**PROBLEM TO SOLVE**
Reproduce the material in full, exactly as written.

**DATA EXCERPT**
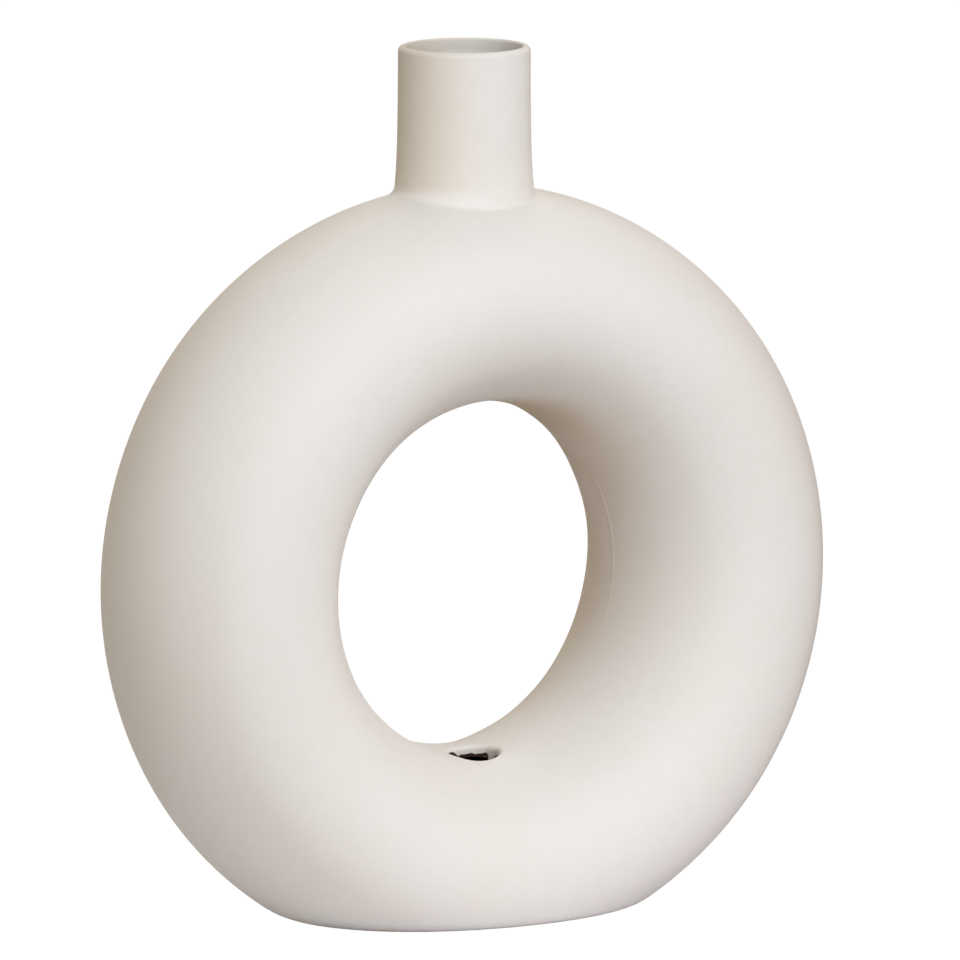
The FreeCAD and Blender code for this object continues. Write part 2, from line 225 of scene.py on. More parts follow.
def outer_finish(points, normals):
    """The outside as it is after fettling: a little uneven, and soft round the foot."""
    points, normals = shape_clay(points, normals)
    leftness = np.clip(0.5 - points[..., 0] / FOOT_SWING_LENGTH, 0, 1)
    return settle(points, normals, 0.0, FOOT_SOFTNESS + FOOT_SOFTNESS_LEFT * leftness ** 2)


def inner_finish(points, normals):
    """The cavity's wall, level over the base."""
    return settle(points, normals, BASE, BASE_SOFTNESS)


def ring_points(around, lean, offset):
    """Points and outward normals on the ring, grown by offset.

    around is the angle round the ring from the crown, and lean the angle of the section's normal
    from the outer equator towards the front.
    """
    tilt = np.abs(np.arctan2(np.sin(lean), np.cos(lean)))
    outer, inner = tilt <= JUNCTION, tilt >= math.pi - JUNCTION
    radius = np.where(outer | inner, SIDE_RADIUS, END_RADIUS) + offset
    middle = CENTRE_RADIUS + np.where(outer, -SIDE_INSET, np.where(inner, SIDE_INSET, 0.0))
    depth = np.where(outer | inner, 0.0, END_INSET * np.sign(np.sin(lean)))
    reach = middle + radius * np.cos(lean)
    forward = depth + radius * np.sin(lean)
    sine, cosine = np.sin(around), np.cos(around)
    points = np.stack([reach * sine, -forward + 0 * sine, CENTRE_HEIGHT + reach * cosine], axis=-1)
    normals = np.stack([np.cos(lean) * sine, -np.sin(lean) + 0 * sine, np.cos(lean) * cosine], axis=-1)
    return points, normals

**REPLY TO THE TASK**
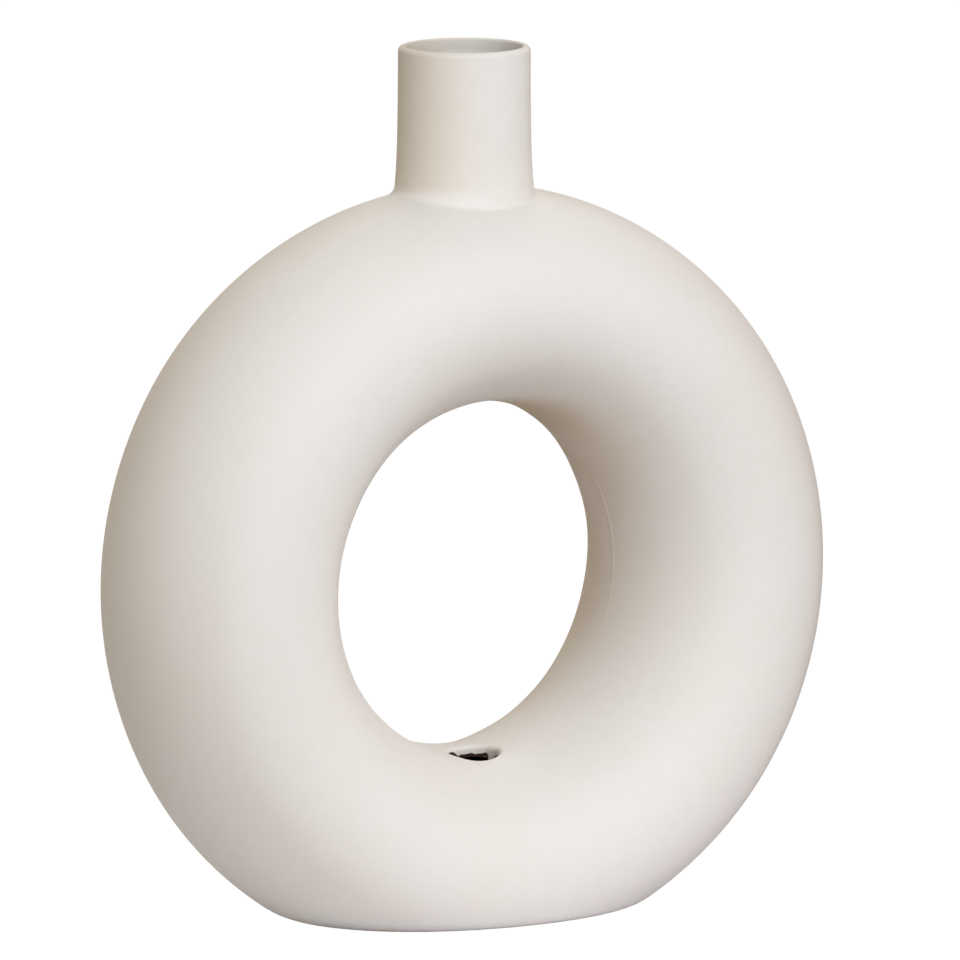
The FreeCAD and Blender code for this object continues. Write part 2, from line 225 of scene.py on. More parts follow.
def outer_finish(points, normals):
    """The outside as it is after fettling: a little uneven, and soft round the foot."""
    points, normals = shape_clay(points, normals)
    leftness = np.clip(0.5 - points[..., 0] / FOOT_SWING_LENGTH, 0, 1)
    return settle(points, normals, 0.0, FOOT_SOFTNESS + FOOT_SOFTNESS_LEFT * leftness ** 2)


def inner_finish(points, normals):
    """The cavity's wall, level over the base."""
    return settle(points, normals, BASE, BASE_SOFTNESS)


def ring_points(around, lean, offset):
    """Points and outward normals on the ring, grown by offset.

    around is the angle round the ring from the crown, and lean the angle of the section's normal
    from the outer equator towards the front.
    """
    tilt = np.abs(np.arctan2(np.sin(lean), np.cos(lean)))
    outer, inner = tilt <= JUNCTION, tilt >= math.pi - JUNCTION
    radius = np.where(outer | inner, SIDE_RADIUS, END_RADIUS) + offset
    middle = CENTRE_RADIUS + np.where(outer, -SIDE_INSET, np.where(inner, SIDE_INSET, 0.0))
    depth = np.where(outer | inner, 0.0, END_INSET * np.sign(np.sin(lean)))
    reach = middle + radius * np.cos(lean)
    forward = depth + radius * np.sin(lean)
    sine, cosine = np.sin(around), np.cos(around)
    points = np.stack([reach * sine, -forward + 0 * sine, CENTRE_HEIGHT + reach * cosine], axis=-1)
    normals = np.stack([np.cos(lean) * sine, -np.sin(lean) + 0 * sine, np.cos(lean) * cosine], axis=-1)
    return points, normals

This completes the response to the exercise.